Open XML links for 01-11-2007

I've been pretty busy since the holidays, and consequently haven't got around to posting links to all of the great Open XML information that I've come across lately. So without further delay, here are some of my favorite Open XML blog posts and projects I've run into since the first of the year ...

Open source Open XML projects. I met Jason Harrop at the Office 2.0 conference in San Francisco last summer, and he showed me a very interesting Word add-in he was working on. Since then, Jason has started collaborating with a colleague to start up a series of open-source Open XML projects. I'll soon have more to say about some of the interesting work Jason and Jo are doing, but for now I wanted to point out a cool trick they mentioned on their blog that many developers aren't aware of: the ActiveDocument.WordOpenXML feature of the Word object model. On a related note, there are two other methods that developers may want to use for similar purposes: ActiveDocument.ExportFragment and Range.ExportFragment. Those work like SaveCopyAs in Excel, and can save to any supported format.

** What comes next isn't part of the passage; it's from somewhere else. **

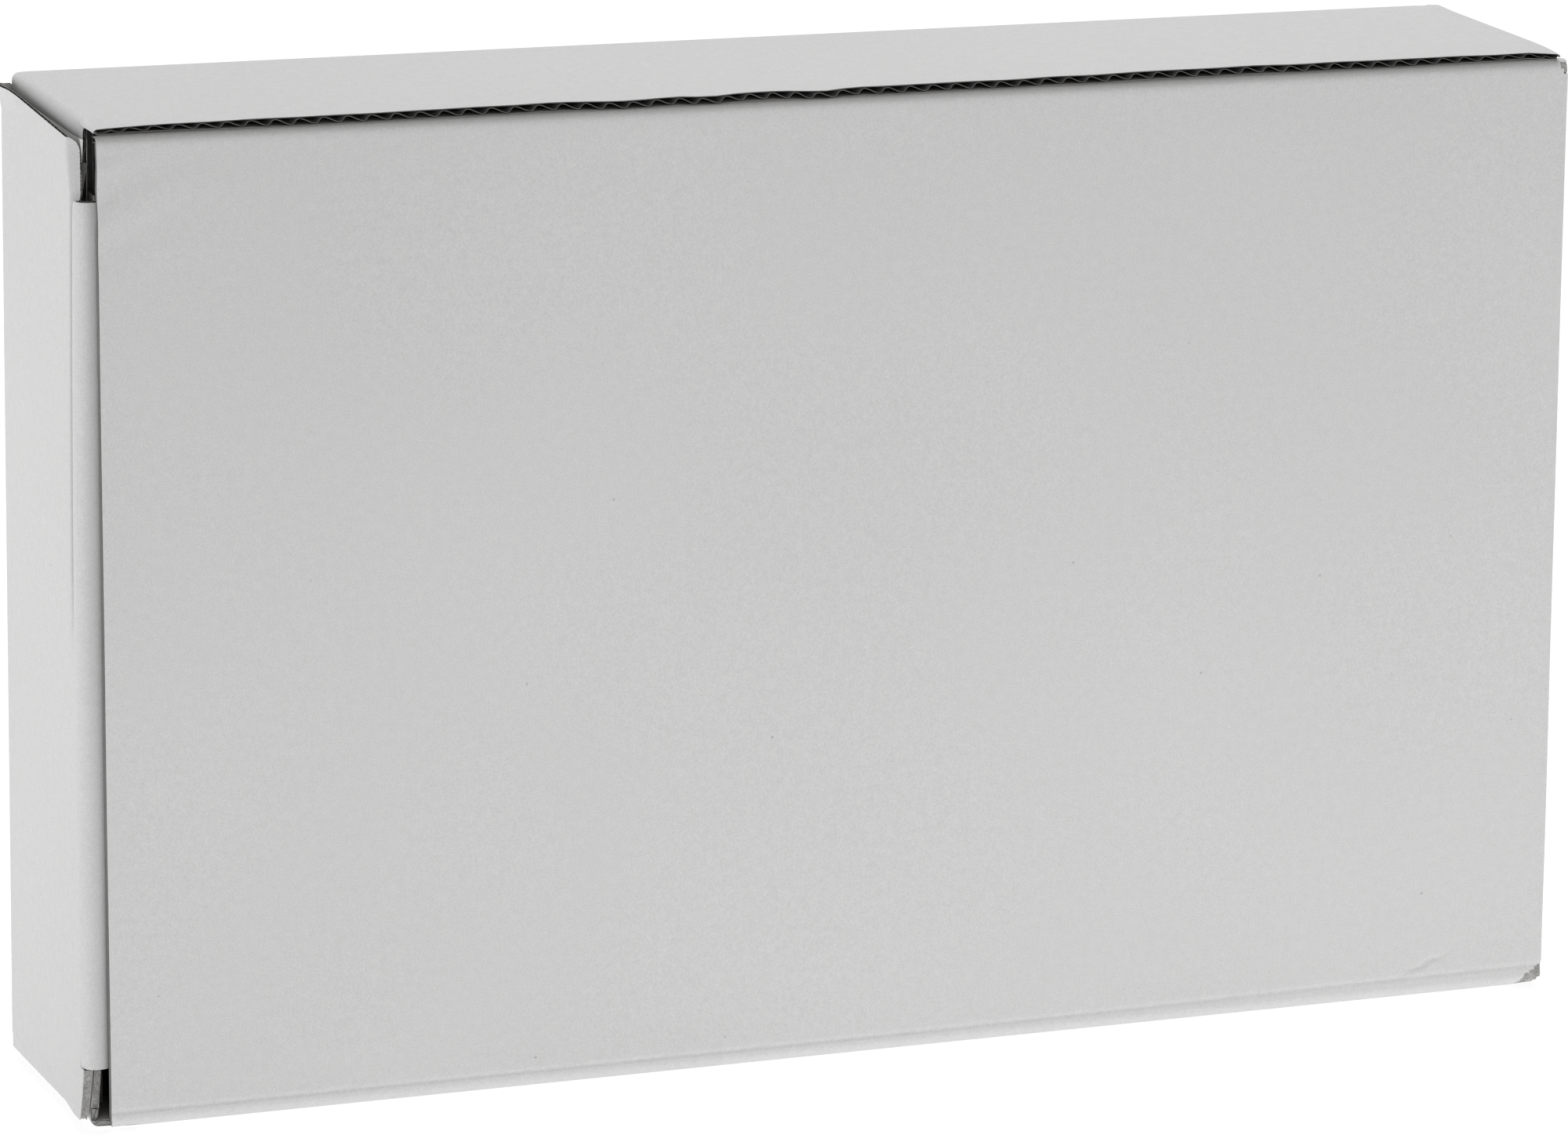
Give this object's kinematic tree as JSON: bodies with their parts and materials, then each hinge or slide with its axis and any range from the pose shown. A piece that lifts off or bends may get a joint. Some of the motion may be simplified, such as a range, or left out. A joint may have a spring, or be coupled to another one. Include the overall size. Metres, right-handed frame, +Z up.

What's up, DOCX? Guy Creese's blog has some information about a free report available from the Burton Group entitled "What’s Up, .DOC? ODF, OOXML, and the Revolutionary Implications of XML in Productivity Applications." As Guy explains, "we'll probably ruffle some vendor feathers on this one, but we've tried hard to look into this objectively and in some detail (the report is 37 pages long)."

DOCX to HTML in ASP.NET. Maarten Balliauw, the driving force behind the PHPExcel API, is also a talented C# developer, and he has posted a useful article about how to preview DOCX files in HTML. His example takes advantage of LINQ to XML technology in the creation of an ASP.NET HttpHandler that transforms WordprocessingML into HTML. It's a simple example, but a great starting point for those who want to post DOCX files on web sites. Which is a very common need these days; here's another approach that starts from the DocX2Html.xsl that ships with SharePoint.

Taming the complexity of style inheritance. WordprocessingML's approach to style inheritance can be a complex topic, because a given string of text may have many formatting properties that apply: direct formatting, run properties, paragraph properties, list styles, table properties, etc. James Newton King has posted some thoughts on how to manage that complexity, by taking advantage of the fact that Open XML consistently uses property elements (rPr, pPr, etc.) for storing styling and formatting information.

Don't want macros? Remove them. Vineela Kavoori of Sonata Software has posted an article on the OpenXMLDeveloper site entitled Removing macro from WordProcessingML document using Java that demonstrates how to remove macros from a DOCM file and turn it into a DOCX. The sample uses no special libraries or tools, just the standard zip functionality in the util package.

Wouter's pretty developer tab. If you're doing Open XML development work with Word 2007 and you've not installed Wouter Van Vugt's Word add-ins, you're probably working too hard. Install the Databinding toolkit and the Word Source Viewer, and your Developer tab will be as useful — and look as good — as Wouter's.

The design goals of XML. The Open XML standards process has resulted in some interesting debate about the design of XML schemas. Rick Jelliffe's post on Design Goals of XML helps put that debate in its proper historical perspective.